=== Brief ===
Stop after the line with "return moved_to(wheel.fuse(pinion), SECOND_AT)": repeat exactly every line before it, beginning with the first, and that line itself.

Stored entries
━━━

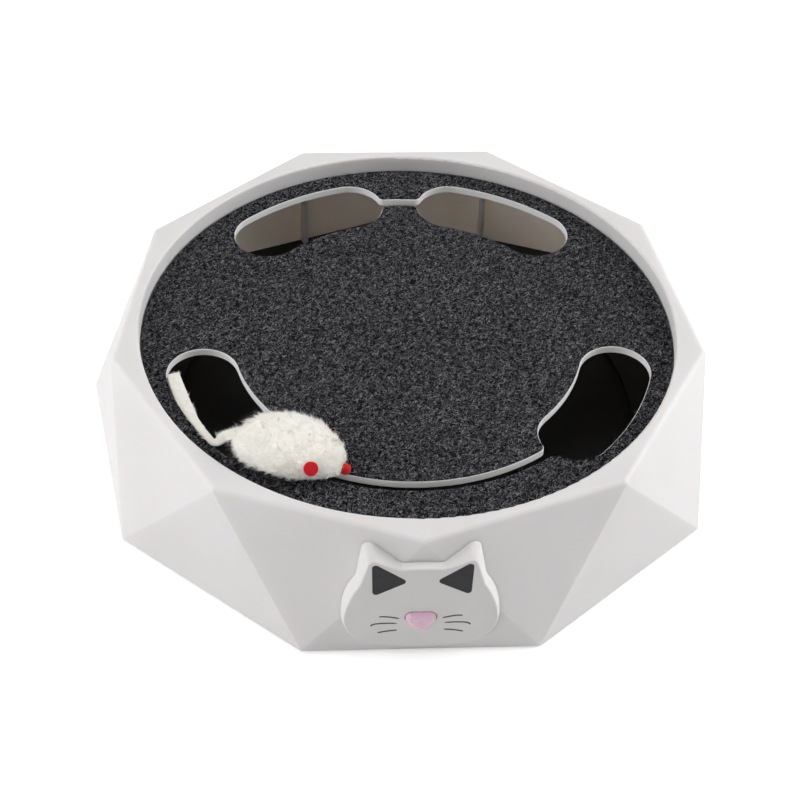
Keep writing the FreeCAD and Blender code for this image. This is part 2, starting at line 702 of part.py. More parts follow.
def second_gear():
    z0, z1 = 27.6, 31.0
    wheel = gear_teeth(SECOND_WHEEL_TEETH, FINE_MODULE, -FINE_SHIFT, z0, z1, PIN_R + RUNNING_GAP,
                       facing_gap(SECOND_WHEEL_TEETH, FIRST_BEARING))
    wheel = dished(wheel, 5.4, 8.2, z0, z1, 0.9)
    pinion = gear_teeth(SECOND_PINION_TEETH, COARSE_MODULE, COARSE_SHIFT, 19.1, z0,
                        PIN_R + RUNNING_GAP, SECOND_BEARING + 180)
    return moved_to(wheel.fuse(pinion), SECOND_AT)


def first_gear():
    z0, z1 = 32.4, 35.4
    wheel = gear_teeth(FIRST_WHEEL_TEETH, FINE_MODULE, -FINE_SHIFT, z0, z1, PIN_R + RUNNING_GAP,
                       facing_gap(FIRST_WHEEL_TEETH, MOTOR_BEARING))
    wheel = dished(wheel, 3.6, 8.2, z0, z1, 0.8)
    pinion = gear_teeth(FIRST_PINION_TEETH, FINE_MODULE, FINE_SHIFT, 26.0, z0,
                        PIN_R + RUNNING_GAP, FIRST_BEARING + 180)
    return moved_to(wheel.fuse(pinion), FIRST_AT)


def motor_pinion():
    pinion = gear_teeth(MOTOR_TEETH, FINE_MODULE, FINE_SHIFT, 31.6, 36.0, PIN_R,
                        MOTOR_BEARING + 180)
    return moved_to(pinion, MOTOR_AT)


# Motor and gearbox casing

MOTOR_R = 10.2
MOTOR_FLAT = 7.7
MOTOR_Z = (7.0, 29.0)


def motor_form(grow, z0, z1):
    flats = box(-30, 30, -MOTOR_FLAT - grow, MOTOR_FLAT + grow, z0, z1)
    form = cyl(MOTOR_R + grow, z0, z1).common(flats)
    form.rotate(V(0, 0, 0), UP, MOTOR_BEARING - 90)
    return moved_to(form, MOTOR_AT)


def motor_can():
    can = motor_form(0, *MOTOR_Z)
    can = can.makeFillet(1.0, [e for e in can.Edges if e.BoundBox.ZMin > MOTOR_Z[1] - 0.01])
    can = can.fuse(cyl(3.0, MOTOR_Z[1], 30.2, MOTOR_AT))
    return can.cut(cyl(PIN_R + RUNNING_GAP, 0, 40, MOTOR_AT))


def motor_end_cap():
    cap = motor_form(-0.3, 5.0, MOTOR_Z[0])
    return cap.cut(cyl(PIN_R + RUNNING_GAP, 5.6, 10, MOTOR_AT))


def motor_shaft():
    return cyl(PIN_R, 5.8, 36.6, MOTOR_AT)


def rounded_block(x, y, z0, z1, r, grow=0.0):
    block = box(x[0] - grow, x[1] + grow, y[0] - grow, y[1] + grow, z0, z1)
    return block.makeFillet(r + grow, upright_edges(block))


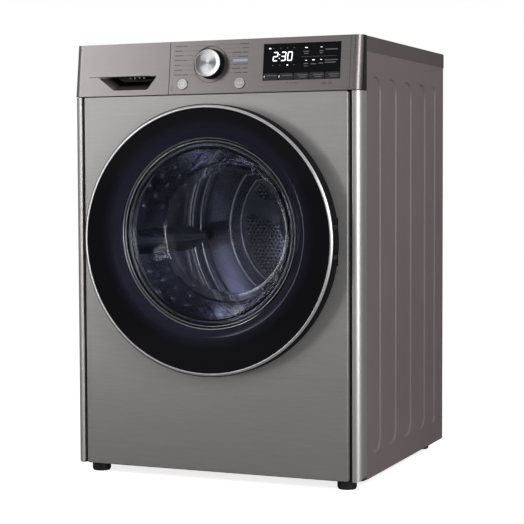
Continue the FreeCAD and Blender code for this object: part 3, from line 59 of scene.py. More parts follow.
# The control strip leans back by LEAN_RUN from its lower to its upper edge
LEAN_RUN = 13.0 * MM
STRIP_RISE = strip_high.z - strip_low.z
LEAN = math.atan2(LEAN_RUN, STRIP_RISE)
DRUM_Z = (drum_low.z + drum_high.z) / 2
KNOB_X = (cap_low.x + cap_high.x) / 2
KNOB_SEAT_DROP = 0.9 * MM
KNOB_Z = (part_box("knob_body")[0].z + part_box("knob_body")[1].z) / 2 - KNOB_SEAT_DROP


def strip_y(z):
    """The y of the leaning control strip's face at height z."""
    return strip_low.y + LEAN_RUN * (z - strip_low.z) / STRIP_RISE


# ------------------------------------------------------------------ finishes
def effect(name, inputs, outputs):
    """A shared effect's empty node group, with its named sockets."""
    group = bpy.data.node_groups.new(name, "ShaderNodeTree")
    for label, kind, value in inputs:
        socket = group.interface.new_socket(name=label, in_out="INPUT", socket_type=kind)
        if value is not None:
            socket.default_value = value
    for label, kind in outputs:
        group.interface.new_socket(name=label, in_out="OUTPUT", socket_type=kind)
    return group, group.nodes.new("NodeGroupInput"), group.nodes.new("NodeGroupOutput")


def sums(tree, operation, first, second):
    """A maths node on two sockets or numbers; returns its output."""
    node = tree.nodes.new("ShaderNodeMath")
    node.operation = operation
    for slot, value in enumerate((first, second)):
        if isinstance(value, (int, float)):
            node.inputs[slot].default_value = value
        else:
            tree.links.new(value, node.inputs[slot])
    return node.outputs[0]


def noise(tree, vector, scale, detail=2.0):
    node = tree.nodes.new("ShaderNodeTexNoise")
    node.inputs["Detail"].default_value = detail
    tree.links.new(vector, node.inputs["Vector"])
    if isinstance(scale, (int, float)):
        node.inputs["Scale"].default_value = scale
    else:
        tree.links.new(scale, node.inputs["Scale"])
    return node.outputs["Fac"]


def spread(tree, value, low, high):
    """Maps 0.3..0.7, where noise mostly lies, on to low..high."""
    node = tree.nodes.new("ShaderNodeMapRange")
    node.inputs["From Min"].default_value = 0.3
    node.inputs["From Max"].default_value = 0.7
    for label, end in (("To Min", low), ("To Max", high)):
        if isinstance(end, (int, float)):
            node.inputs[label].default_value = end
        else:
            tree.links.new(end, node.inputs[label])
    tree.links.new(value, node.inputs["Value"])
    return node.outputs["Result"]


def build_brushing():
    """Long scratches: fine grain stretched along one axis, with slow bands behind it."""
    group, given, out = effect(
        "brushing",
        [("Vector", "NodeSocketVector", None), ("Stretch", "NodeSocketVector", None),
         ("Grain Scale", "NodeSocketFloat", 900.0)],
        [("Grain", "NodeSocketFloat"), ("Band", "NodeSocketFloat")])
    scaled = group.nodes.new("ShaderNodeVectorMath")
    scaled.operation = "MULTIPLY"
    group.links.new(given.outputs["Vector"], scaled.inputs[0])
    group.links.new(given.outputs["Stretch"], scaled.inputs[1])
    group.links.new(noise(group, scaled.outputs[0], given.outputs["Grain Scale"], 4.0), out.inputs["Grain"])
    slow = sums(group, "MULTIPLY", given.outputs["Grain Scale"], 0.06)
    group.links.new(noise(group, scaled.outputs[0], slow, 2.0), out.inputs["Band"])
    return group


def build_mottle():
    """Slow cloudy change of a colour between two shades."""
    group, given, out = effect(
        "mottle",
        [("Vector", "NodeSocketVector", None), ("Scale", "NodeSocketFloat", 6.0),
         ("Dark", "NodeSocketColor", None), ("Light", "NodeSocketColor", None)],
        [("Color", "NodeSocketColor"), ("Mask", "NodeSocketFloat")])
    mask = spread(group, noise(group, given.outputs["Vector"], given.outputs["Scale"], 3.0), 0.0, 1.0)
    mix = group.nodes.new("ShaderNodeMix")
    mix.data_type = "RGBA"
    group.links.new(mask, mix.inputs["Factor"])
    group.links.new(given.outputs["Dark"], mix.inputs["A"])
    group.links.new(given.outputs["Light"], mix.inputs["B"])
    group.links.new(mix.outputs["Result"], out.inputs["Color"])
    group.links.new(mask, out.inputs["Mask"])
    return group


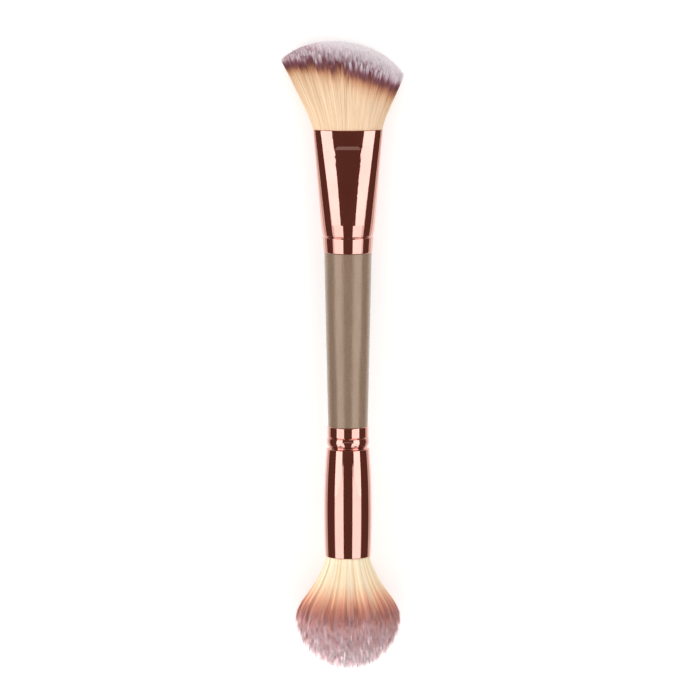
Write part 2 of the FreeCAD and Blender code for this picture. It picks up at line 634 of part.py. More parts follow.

━━━

=== Answer to this problem ===
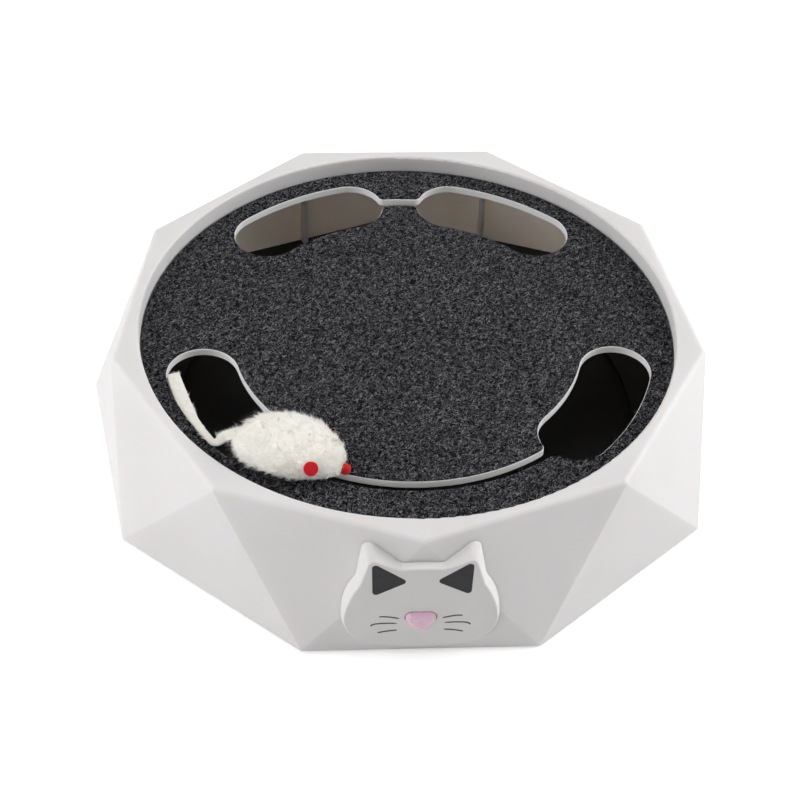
Keep writing the FreeCAD and Blender code for this image. This is part 2, starting at line 702 of part.py. More parts follow.
def second_gear():
    z0, z1 = 27.6, 31.0
    wheel = gear_teeth(SECOND_WHEEL_TEETH, FINE_MODULE, -FINE_SHIFT, z0, z1, PIN_R + RUNNING_GAP,
                       facing_gap(SECOND_WHEEL_TEETH, FIRST_BEARING))
    wheel = dished(wheel, 5.4, 8.2, z0, z1, 0.9)
    pinion = gear_teeth(SECOND_PINION_TEETH, COARSE_MODULE, COARSE_SHIFT, 19.1, z0,
                        PIN_R + RUNNING_GAP, SECOND_BEARING + 180)
    return moved_to(wheel.fuse(pinion), SECOND_AT)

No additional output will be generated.